Task statement
Repeat the line that contains "shoulder_fittings(side, sections, parts, cutters)", the line that contains "surface, the fittings", and all lines between them, exactly and with no other lines.

Available records
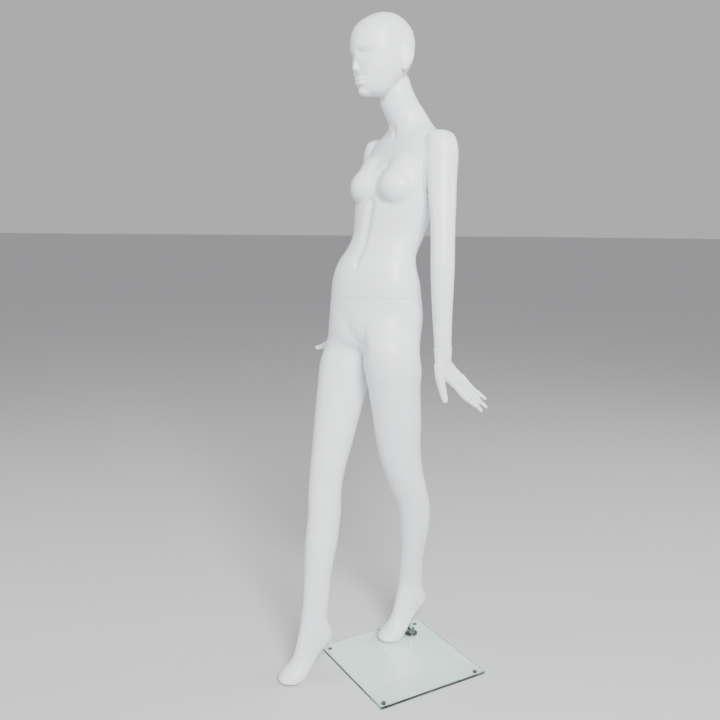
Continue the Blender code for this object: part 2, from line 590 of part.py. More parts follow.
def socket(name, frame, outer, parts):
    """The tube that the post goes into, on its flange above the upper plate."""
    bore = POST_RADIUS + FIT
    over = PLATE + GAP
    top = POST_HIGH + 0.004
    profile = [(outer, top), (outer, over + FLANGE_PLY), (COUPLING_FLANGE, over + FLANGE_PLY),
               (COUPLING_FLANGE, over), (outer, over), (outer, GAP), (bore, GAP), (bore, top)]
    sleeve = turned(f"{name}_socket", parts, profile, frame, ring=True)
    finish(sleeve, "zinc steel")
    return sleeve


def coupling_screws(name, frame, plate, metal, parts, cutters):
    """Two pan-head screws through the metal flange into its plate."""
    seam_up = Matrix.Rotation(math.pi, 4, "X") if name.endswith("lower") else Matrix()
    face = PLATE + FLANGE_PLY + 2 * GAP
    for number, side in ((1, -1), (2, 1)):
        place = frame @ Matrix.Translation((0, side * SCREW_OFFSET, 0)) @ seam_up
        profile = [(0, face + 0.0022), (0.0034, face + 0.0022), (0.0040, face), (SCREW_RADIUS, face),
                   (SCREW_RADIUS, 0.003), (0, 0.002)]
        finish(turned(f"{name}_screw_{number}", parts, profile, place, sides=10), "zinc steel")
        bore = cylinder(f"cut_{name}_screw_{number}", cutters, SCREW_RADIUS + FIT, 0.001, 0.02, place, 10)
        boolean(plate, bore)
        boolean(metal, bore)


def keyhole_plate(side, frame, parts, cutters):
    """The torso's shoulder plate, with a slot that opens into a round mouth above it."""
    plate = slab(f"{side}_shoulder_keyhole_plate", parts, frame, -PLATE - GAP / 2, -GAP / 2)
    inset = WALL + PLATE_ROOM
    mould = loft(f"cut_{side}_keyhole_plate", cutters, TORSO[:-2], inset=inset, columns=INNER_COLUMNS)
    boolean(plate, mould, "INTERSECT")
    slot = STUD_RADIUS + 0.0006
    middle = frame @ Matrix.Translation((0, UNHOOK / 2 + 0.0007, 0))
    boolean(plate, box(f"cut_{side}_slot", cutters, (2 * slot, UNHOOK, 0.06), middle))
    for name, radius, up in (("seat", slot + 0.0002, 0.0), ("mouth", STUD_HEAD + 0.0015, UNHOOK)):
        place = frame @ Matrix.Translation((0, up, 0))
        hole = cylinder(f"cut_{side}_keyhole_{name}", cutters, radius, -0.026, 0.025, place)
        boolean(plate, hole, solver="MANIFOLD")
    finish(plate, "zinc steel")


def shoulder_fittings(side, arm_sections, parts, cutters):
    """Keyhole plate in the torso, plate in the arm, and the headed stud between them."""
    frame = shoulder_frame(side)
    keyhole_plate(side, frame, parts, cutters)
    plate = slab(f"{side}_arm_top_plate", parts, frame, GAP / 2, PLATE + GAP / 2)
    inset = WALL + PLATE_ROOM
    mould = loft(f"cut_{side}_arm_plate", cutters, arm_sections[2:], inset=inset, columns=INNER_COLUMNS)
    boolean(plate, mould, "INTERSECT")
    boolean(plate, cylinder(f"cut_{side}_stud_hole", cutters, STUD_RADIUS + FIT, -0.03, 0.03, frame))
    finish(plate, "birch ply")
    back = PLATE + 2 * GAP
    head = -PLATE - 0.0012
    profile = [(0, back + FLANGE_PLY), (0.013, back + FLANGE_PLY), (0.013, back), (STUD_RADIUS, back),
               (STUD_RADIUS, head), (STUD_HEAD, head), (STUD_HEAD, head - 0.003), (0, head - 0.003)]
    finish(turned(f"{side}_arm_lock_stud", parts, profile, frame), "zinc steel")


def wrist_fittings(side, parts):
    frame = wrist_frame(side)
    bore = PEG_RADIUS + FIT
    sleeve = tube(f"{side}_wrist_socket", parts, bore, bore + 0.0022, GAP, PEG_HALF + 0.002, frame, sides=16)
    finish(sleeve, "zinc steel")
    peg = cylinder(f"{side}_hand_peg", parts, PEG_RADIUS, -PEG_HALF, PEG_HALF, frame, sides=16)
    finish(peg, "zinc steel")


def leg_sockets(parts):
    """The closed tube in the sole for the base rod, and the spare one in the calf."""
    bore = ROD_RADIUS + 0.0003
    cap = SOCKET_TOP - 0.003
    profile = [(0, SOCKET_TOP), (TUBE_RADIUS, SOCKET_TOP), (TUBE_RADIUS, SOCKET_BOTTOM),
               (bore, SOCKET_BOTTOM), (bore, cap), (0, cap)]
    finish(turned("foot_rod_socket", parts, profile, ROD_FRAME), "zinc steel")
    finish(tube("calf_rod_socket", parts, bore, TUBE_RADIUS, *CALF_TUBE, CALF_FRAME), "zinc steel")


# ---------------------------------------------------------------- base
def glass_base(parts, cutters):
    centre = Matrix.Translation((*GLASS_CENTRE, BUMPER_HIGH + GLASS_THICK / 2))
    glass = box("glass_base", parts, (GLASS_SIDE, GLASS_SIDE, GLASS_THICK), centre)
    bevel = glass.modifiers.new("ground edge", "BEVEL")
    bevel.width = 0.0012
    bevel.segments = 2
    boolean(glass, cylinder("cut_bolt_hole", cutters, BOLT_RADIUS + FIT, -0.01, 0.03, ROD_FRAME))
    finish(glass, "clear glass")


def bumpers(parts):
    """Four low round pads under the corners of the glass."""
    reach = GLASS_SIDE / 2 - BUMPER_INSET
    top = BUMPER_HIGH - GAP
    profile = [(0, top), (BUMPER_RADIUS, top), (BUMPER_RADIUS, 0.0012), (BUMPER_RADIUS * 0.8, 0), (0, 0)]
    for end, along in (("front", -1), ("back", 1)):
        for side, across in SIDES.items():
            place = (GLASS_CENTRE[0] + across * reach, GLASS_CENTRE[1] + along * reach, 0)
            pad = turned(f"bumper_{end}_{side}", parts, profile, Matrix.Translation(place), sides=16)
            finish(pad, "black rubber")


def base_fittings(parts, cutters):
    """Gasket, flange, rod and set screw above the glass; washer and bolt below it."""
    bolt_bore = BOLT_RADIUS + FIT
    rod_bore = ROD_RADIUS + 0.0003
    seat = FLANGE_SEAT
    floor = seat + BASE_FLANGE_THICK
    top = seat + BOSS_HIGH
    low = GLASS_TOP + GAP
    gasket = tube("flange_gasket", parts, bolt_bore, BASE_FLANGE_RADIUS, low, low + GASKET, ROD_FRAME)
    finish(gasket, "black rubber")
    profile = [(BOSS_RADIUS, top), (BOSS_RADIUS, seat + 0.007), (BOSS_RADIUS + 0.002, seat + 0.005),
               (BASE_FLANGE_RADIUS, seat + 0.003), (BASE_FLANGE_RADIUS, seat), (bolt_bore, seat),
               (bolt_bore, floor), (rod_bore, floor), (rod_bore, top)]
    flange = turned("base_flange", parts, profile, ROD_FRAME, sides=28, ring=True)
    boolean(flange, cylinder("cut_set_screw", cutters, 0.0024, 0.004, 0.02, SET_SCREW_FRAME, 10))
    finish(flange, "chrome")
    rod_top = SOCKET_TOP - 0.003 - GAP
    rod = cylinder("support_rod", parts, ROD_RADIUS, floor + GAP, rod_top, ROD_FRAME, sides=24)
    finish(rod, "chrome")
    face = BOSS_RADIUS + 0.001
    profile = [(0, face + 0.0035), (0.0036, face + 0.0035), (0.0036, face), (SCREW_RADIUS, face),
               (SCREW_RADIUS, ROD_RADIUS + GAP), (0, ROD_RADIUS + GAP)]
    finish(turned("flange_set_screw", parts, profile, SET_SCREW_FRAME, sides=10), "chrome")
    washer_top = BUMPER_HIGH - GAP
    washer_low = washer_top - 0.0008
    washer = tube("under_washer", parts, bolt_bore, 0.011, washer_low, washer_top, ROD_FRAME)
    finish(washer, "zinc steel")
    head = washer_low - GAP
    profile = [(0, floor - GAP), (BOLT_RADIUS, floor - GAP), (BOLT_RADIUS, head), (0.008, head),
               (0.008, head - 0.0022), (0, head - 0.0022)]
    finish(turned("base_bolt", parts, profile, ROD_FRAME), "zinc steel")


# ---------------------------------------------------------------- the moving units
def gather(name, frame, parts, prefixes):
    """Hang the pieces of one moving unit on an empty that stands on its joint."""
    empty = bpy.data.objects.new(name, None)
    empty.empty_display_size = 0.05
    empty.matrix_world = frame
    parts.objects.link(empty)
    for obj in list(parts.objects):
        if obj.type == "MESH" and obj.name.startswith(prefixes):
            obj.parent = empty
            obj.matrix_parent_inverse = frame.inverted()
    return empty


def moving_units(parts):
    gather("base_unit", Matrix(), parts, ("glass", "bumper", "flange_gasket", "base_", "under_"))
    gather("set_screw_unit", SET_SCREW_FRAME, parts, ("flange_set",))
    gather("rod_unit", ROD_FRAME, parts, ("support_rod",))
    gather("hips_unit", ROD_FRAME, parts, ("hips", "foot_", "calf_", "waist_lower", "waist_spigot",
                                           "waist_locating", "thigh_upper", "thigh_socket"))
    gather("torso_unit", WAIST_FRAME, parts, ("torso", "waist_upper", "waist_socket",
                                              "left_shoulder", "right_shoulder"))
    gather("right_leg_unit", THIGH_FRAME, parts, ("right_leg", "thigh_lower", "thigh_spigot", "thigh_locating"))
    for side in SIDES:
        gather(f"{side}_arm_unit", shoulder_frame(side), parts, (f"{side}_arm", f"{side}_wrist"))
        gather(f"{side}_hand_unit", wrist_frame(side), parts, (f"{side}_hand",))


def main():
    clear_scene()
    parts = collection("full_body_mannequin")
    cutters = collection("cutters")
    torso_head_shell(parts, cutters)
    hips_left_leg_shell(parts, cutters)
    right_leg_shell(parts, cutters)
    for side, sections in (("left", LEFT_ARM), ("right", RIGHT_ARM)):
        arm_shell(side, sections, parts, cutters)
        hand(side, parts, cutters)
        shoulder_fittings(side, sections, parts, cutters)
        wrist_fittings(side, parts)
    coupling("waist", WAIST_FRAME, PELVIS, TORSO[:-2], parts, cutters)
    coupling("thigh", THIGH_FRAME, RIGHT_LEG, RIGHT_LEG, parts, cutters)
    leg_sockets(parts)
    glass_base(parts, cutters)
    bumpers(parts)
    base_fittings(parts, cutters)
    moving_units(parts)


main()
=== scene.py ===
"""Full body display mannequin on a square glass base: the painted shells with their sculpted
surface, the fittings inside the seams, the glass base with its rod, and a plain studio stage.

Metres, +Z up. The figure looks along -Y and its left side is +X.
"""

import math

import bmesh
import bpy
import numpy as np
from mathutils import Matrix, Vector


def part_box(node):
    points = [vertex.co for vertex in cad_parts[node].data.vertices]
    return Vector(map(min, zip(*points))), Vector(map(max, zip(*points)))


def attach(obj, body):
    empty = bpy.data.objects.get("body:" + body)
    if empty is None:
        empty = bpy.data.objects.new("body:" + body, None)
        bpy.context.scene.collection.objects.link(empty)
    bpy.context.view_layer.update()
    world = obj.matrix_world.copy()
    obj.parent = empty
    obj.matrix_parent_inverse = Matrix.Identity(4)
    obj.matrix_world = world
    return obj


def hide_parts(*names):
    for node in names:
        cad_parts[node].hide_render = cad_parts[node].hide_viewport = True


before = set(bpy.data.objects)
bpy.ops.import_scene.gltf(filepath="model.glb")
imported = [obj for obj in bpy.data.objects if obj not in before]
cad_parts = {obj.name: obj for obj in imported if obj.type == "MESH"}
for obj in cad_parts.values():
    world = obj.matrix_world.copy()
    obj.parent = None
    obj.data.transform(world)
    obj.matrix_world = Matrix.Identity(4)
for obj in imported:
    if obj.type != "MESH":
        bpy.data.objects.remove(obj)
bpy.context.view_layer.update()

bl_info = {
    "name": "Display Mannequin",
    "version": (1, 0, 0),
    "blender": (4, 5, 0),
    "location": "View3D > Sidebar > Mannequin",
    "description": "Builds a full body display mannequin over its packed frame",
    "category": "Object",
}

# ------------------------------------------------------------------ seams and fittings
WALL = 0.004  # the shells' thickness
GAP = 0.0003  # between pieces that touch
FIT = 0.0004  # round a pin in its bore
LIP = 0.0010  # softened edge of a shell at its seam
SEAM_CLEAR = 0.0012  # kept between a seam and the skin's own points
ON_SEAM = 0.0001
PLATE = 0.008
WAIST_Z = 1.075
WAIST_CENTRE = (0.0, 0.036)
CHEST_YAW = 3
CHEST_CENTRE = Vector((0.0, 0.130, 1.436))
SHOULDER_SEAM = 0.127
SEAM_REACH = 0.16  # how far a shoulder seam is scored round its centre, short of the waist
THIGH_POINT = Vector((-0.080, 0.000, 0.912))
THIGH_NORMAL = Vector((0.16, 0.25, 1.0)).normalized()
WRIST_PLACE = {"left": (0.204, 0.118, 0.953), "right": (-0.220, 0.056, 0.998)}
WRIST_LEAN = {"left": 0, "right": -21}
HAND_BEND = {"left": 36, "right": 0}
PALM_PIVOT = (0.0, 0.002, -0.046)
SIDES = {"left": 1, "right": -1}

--

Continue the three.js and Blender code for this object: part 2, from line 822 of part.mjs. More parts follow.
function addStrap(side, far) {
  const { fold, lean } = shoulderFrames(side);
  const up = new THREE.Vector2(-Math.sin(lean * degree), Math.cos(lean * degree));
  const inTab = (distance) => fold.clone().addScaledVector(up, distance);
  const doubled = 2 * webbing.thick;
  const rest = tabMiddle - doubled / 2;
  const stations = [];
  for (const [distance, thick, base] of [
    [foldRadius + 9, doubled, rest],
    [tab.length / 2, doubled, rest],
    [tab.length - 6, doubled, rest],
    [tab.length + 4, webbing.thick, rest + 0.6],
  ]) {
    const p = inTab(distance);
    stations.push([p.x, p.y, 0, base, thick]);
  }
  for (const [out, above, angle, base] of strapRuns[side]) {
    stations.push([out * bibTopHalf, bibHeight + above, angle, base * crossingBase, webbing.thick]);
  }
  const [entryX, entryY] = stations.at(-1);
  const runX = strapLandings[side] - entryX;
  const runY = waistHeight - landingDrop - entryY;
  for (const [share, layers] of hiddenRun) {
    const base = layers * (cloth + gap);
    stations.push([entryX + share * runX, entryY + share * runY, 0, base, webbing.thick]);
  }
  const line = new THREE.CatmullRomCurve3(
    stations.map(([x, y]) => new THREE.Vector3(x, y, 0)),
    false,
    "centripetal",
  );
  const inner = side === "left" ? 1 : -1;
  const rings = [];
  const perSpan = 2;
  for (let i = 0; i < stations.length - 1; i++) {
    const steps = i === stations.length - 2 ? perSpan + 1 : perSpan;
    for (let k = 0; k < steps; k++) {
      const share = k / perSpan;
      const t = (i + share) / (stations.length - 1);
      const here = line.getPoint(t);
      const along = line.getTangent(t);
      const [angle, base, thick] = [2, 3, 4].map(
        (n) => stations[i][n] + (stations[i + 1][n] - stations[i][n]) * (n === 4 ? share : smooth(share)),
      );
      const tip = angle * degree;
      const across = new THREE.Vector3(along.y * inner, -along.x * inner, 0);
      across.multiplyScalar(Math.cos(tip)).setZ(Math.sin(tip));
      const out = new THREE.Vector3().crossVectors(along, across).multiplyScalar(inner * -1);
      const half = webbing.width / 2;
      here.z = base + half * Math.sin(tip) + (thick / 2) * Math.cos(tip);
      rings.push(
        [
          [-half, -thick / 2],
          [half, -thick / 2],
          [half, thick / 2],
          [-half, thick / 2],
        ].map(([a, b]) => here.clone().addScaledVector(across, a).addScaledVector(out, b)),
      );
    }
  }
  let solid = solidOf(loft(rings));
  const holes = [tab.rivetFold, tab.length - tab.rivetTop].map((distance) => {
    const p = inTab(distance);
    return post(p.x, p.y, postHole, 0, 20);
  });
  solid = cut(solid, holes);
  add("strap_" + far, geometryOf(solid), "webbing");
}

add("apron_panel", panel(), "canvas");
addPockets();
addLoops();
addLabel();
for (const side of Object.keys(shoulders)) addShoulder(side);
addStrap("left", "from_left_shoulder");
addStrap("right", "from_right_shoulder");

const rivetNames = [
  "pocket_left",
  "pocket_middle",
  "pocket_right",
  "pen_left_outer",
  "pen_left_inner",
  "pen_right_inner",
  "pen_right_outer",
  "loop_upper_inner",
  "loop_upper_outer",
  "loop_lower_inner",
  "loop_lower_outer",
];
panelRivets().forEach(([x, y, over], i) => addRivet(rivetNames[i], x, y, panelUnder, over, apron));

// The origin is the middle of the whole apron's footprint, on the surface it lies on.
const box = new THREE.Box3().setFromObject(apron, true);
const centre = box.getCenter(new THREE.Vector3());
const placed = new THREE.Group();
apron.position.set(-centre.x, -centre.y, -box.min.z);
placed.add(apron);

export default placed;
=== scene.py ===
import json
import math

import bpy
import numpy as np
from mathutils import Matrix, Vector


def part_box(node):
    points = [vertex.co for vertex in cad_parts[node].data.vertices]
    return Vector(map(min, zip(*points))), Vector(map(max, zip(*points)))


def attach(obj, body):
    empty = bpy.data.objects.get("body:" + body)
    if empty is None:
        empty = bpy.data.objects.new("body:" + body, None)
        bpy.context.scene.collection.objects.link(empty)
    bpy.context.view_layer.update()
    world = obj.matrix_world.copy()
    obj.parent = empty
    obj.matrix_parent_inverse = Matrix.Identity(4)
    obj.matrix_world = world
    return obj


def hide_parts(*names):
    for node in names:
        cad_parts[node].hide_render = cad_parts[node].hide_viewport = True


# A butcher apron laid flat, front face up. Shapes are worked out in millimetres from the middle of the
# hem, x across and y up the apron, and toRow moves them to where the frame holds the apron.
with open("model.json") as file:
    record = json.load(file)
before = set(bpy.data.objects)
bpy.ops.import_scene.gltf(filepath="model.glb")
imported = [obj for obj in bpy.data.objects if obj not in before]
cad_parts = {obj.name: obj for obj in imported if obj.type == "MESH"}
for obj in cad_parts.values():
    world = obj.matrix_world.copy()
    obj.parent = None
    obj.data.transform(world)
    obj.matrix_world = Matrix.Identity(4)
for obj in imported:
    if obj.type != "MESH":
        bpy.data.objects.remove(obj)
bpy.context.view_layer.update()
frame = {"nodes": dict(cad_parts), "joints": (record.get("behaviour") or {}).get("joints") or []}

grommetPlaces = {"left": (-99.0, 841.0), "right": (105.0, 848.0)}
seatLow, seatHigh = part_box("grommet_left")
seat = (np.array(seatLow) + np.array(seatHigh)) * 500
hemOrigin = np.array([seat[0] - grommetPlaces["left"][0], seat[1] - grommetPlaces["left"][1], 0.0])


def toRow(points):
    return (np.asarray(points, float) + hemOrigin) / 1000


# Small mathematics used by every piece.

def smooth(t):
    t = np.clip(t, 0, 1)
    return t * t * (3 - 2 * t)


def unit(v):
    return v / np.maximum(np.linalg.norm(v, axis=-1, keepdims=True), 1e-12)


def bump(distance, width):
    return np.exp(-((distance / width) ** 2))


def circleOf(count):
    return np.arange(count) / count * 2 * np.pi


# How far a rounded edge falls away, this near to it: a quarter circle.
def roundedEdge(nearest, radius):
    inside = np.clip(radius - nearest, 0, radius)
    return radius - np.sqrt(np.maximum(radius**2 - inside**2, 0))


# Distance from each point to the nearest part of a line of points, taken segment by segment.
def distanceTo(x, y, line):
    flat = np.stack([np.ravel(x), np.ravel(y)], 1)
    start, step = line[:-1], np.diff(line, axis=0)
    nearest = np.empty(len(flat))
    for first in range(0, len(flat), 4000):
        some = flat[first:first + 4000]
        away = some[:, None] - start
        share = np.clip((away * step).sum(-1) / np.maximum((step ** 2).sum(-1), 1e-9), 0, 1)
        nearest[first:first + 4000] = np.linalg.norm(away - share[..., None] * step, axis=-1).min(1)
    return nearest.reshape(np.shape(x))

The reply
        shoulder_fittings(side, sections, parts, cutters)
        wrist_fittings(side, parts)
    coupling("waist", WAIST_FRAME, PELVIS, TORSO[:-2], parts, cutters)
    coupling("thigh", THIGH_FRAME, RIGHT_LEG, RIGHT_LEG, parts, cutters)
    leg_sockets(parts)
    glass_base(parts, cutters)
    bumpers(parts)
    base_fittings(parts, cutters)
    moving_units(parts)


main()
=== scene.py ===
"""Full body display mannequin on a square glass base: the painted shells with their sculpted
surface, the fittings inside the seams, the glass base with its rod, and a plain studio stage.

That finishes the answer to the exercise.